A Carroça de Mamulengos é uma companhia de
arte itinerante, composta exclusivamente por integrantes da
família Gomide. Ela foi criada há 29 anos por
Carlos, quando ainda morava em Brasília. Em 1976, quando
trabalhava com teatro no Distrito Federal ele se viu numa
encruzilhada: para se profissionalizar ele teria que estudar
artes dramáticas no Rio de Janeiro ou em São
Paulo, mas não tinha dinheiro para isto. Pouco tempo
depois assistiu a uma apresentação do grupo
pernambucano Mamulengo Sorriso, e se apaixonou. “Naquele
momento vi que poderia fazer arte no Brasil da forma que queria”,
diz.
Família na estrada
A partir daí, Carlos passou a ter contato
com mestres da arte regional. Morou dois anos em Mari, na
Paraíba, conhecendo o trabalho do mamulengueiro Antônio
Alves Pequeno, conhecido como Mestre Antônio do Babau.
Esse convívio possibilitou também o contato
com outros folguedos populares como as Bandas de Pífanos,
repentistas e emboladores de coco. A Carroça passou
então a buscar inspiração para suas montagens.
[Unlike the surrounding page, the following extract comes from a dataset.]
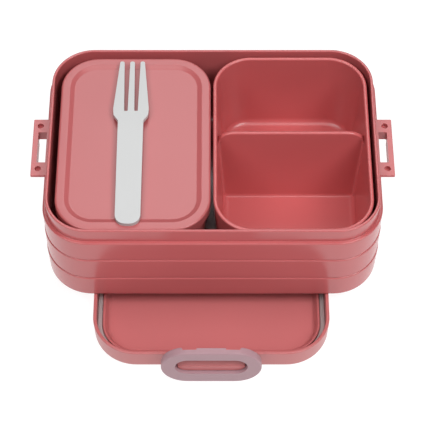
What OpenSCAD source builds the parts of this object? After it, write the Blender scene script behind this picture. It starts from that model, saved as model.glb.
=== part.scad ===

Com o passar dos anos a família Gomide começou
a crescer. Com o nascimento dos filhos, a concepção
cênica mudou: fez-se urgente uma adaptação
da brincadeira à vida familiar - o pai Carlos, a mãe
Schirley e os filhos Maria, Antônio, Francisco, João,
Pedro, Mateus, Isabel e Luzia. Desde então, a companhia
tem se apresentado por todo o país. E desde a criação
da União dos Artistas da Terra da Mãe de Deus
os Gomides estão instalados em Juazeiro.
Agora, o desafio dos artistas da União é conseguir
voltar para casa. O patrocínio da UFF não cobriu
todos os gastos – e quase que a viagem foi cancelada.
Mas os artistas resolveram contar com a sorte – e o
talento – para não frustrar os planos da trupe.
"Estávamos planejando esta viagem há muito
tempo, não poderíamos desistir de jeito nenhum.
Resolvemos arriscar", diz Maria.
Para conseguir dinheiro, agora eles estão tentando
agendar novas apresentações no Rio.
“O Sesc de Friburgo está tentando uma raspa de
tacho da verba que sobrou do Festival de Inverno para nos
ajudar. Se conseguirmos, nos apresentaremos lá no Dia
dosPais, 8 de agosto, e voltaremos para casa na quarta-feira,
11”, conta Maria. Bem, no espírito mambembe.